The company still owes gamers a full explanation for its decisions

Feb 8, 2014 18:21 GMT  ·  By

Video game developer Maxis and publisher Electronic Arts have announced that they are launching a new update for SimCity, designed to allow gamers to run the entire experience offline, with no Internet connection.

The community that still plays the city builder has welcomed the news and the fact that fan-created mods can now be used to add more content or to enhance gameplay as long as the guidelines are not broken.

But the fact that an Offline mode for SimCity is coming raises a deeper question: did the two companies initially lie when they said that the only way to play was to remain always connected to the Internet and a central server?

Maxis clearly stated before the city builder was launched that it needed the connection to make sure that regions are working as they should and that players can collaborate on the bigger projects.

Both are features that required a few patches to become fully coherent and contributed to a less than stellar reception for the title.
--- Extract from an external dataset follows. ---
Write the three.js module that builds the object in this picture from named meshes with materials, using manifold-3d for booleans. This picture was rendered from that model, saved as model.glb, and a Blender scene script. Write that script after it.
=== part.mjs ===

If the online requirement was a lie, could the limitations placed upon city size fall in the same category?

Could it be that the entire SimCity experience has been restricted in various ways just so that it could fit into a vision that Electronic Arts had about the future of gaming, one which involves constant connections and social links between players?

Recently, Maxis has said that the new Sims 4 will be entirely offline, apart from an one-time check for authentification.

This suggests that the company has learned an important lesson and understands that it needs to listen to its fans.

But the mistake lies in the past and it made a potentially great experience like SimCity a lesser game, one that true fans could never love as they should have.